● Problem to solve
Find every line below that contains the word "scene" and copy it out.

* START *

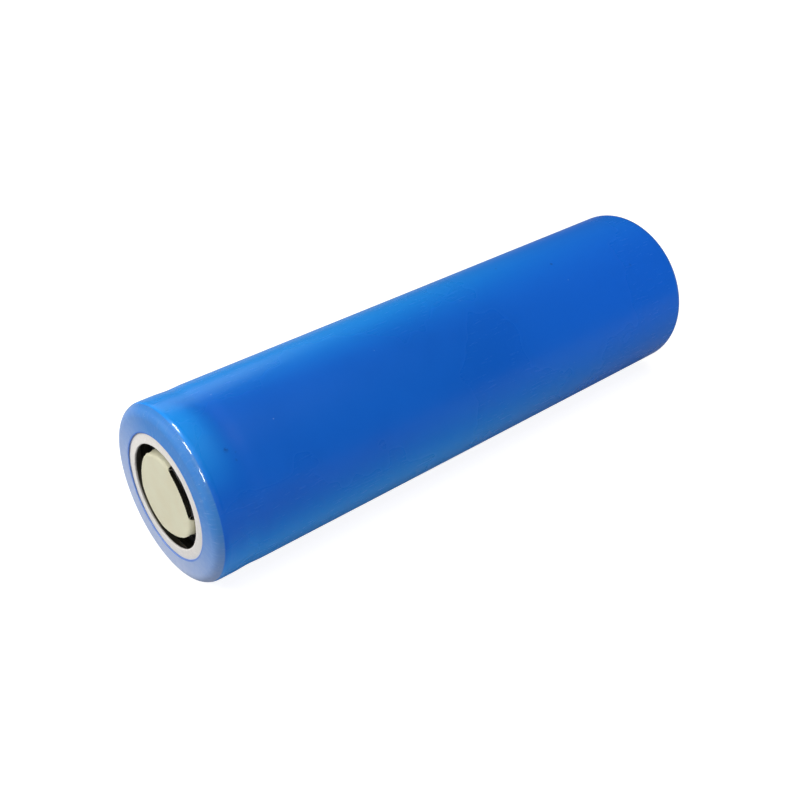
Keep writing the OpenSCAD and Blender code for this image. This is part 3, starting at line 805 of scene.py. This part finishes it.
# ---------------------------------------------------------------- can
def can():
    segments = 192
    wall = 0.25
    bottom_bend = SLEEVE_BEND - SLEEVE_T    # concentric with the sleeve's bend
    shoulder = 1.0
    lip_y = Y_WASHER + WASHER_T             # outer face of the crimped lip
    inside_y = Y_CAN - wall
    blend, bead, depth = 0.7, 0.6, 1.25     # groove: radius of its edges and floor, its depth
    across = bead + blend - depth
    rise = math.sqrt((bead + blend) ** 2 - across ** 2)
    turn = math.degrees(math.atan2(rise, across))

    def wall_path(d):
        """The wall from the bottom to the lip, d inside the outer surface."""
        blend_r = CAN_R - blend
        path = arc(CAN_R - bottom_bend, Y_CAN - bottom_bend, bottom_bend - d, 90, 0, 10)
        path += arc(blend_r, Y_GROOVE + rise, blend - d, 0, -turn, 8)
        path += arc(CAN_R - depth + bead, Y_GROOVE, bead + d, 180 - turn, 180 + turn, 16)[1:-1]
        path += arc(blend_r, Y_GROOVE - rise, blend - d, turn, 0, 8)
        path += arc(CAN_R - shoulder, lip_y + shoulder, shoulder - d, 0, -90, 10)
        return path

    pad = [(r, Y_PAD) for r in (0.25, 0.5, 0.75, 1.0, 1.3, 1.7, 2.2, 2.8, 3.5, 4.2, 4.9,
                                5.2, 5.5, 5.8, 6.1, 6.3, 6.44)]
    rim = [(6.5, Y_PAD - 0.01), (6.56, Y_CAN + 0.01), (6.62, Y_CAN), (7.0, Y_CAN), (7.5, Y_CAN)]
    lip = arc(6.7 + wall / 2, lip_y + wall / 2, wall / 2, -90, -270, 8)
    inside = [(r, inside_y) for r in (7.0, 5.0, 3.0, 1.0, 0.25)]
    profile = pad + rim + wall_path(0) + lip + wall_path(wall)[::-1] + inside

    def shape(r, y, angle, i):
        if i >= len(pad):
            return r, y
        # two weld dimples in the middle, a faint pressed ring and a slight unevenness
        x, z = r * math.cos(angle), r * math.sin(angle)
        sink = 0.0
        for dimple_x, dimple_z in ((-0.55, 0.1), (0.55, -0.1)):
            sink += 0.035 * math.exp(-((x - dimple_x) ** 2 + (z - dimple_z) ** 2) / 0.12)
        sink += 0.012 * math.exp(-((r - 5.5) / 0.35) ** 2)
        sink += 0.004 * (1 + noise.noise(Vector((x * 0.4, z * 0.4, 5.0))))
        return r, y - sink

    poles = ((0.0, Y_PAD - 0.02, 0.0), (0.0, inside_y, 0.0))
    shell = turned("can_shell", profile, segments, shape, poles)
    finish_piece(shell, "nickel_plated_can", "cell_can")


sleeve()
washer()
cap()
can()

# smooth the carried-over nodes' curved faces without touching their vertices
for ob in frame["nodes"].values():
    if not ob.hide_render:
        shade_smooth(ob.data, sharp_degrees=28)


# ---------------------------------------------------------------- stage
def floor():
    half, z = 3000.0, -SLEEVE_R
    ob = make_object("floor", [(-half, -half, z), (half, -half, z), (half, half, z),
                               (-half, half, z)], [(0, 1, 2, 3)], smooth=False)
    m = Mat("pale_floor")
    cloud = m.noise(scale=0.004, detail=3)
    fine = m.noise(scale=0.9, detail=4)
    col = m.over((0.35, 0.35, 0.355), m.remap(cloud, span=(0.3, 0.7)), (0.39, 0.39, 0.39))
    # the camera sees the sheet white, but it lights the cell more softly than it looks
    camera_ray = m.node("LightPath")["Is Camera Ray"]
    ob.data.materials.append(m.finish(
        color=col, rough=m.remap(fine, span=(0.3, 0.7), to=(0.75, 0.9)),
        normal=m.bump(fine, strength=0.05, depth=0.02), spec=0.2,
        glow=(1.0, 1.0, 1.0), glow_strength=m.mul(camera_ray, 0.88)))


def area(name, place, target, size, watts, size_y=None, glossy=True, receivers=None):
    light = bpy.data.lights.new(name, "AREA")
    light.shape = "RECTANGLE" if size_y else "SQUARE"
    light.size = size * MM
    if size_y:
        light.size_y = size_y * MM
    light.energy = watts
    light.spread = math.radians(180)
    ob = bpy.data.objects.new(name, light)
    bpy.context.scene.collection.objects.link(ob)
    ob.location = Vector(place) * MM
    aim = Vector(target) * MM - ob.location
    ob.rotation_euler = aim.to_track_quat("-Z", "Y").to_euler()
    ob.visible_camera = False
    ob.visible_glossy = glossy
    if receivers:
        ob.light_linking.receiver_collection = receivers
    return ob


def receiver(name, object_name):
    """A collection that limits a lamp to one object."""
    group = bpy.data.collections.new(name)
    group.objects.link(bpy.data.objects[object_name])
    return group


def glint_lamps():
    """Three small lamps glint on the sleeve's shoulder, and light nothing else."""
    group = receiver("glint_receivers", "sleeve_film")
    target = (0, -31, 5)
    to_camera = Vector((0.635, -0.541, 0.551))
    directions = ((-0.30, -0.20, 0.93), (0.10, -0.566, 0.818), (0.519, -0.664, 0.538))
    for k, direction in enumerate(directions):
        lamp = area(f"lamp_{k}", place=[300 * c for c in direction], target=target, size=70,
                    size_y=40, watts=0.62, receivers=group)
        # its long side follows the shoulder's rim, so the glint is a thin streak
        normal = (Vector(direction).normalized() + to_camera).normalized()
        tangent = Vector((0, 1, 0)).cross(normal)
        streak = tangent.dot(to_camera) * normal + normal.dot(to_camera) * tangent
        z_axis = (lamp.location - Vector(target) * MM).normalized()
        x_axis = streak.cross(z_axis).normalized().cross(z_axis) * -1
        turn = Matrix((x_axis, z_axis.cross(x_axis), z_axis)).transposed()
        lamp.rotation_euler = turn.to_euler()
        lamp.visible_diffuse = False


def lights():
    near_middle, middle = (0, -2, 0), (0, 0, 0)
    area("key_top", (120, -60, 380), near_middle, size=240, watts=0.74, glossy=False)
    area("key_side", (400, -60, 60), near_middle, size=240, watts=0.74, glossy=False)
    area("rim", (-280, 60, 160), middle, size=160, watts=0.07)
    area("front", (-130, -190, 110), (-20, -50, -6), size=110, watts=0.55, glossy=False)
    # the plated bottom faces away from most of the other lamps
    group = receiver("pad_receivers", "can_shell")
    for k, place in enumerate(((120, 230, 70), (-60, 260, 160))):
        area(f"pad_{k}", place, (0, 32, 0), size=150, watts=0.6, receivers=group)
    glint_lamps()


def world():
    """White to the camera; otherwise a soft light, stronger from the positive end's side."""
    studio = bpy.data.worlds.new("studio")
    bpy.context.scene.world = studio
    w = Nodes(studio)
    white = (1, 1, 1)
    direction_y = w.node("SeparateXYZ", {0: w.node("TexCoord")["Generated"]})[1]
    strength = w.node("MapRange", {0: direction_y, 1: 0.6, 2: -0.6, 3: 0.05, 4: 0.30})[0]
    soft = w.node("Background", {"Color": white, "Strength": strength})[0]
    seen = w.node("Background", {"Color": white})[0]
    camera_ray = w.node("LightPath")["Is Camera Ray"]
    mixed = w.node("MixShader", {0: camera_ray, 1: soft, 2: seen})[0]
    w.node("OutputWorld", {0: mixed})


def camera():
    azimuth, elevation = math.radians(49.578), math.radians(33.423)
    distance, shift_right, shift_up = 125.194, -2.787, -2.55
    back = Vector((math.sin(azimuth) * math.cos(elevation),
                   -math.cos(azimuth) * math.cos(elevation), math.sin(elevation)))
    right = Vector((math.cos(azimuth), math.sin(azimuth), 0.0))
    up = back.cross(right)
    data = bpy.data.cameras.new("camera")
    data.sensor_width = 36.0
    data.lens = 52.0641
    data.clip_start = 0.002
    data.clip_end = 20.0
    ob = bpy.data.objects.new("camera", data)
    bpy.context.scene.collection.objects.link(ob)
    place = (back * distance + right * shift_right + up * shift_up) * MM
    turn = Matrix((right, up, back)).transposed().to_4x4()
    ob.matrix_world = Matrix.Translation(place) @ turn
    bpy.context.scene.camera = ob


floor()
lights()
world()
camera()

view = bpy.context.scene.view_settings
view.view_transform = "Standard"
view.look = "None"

* END *

● Answer in full
Keep writing the OpenSCAD and Blender code for this image. This is part 3, starting at line 805 of scene.py. This part finishes it.
    bpy.context.scene.collection.objects.link(ob)
    bpy.context.scene.world = studio
    bpy.context.scene.collection.objects.link(ob)
    bpy.context.scene.camera = ob
view = bpy.context.scene.view_settings